Om schade door inwendige condensatie te voorkomen, kunnen we gebruik maken van twee soorten systemen van binnenisolatie: de dampremmende en de capillaire systemen.


•  De keuze van het specifieke isolatiesysteem hangt af van de gewenste thermische prestaties, de opbouw en elementen van de wand, de binnenafwerking en het binnenklimaat. In de volgende hoofdstukken behandelen we de verschillende risico’s van binnenisolatie en reiken we mogelijke oplossingen aan.


•  De isolatiematerialen kunnen uiteenlopende vormen aannemen: platen, soepele matten, gespoten of ingeblazen isolatiematerialen. Essentieel zijn altijd: - de lambda-waarde van het isolatiemateriaal, de dampdiffusieweerstandsfactor en de gewenste isolatiedikte; - de uitvoering. Het isolatiemateriaal moet luchtdicht worden aangebracht en aangesloten op de andere bouwelementen. Bouwknopen  moeten goed worden geconcipieerd om een koudebrugwerking te beperken (zie hoofdstuk 7).

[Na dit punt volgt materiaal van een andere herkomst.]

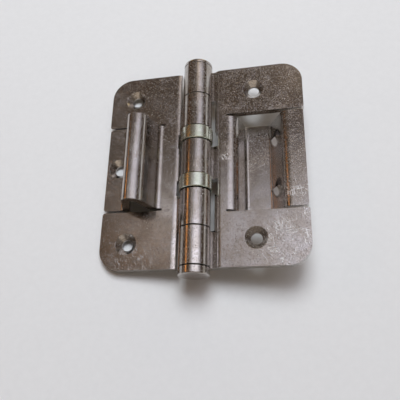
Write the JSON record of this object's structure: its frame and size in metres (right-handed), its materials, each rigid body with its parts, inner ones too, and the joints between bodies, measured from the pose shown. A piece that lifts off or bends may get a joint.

•  Voor het dampscherm zijn er twee mogelijkheden. - U kunt inwendige condensatie voorkomen. Daartoe moet u vermijden dat er binnenlucht achter de aangebrachte binnenisolatie kan circuleren en kiezen voor een isolatiesysteem met een voldoende hoge dampdiffusieweerstand (μd). Die laatste voorwaarde houdt in dat u kiest voor een isolatiemateriaal met een correcte dampdiffusieweerstand, of dat u werkt met een dampopen isolatiemateriaal en bijkomend een dampscherm aanbrengt. - U kunt er ook voor zorgen dat de inwendige condensatie wordt gebufferd in het isolatiemateriaal en/of de kleefmortel. Daartoe kunt u gebruik maken van een capillair actief systeem. Let wel, niet alle capillair actieve systemen zijn even capillair actief of dampopen (zie hoofdstuk 5).

•  De binnenafwerking kan bestaan uit gipskartonplaten, bepleistering op isolatie, gipsplaten, platen op houtbasis.

- Als de binnenafwerking ook instaat voor de luchtdichtheid, moet u speciale aandacht besteden aan luchtdichte aansluitingen.

- Als de binnenafwerking ook fungeert als dampscherm, moet u op voorhand de dampdiffusieweerstand controleren bij de fabrikant.

- Het luchtscherm en het dampscherm mogen niet worden beschadigd. Voor de technische voorzieningen reserveert u het best een technische ruimte.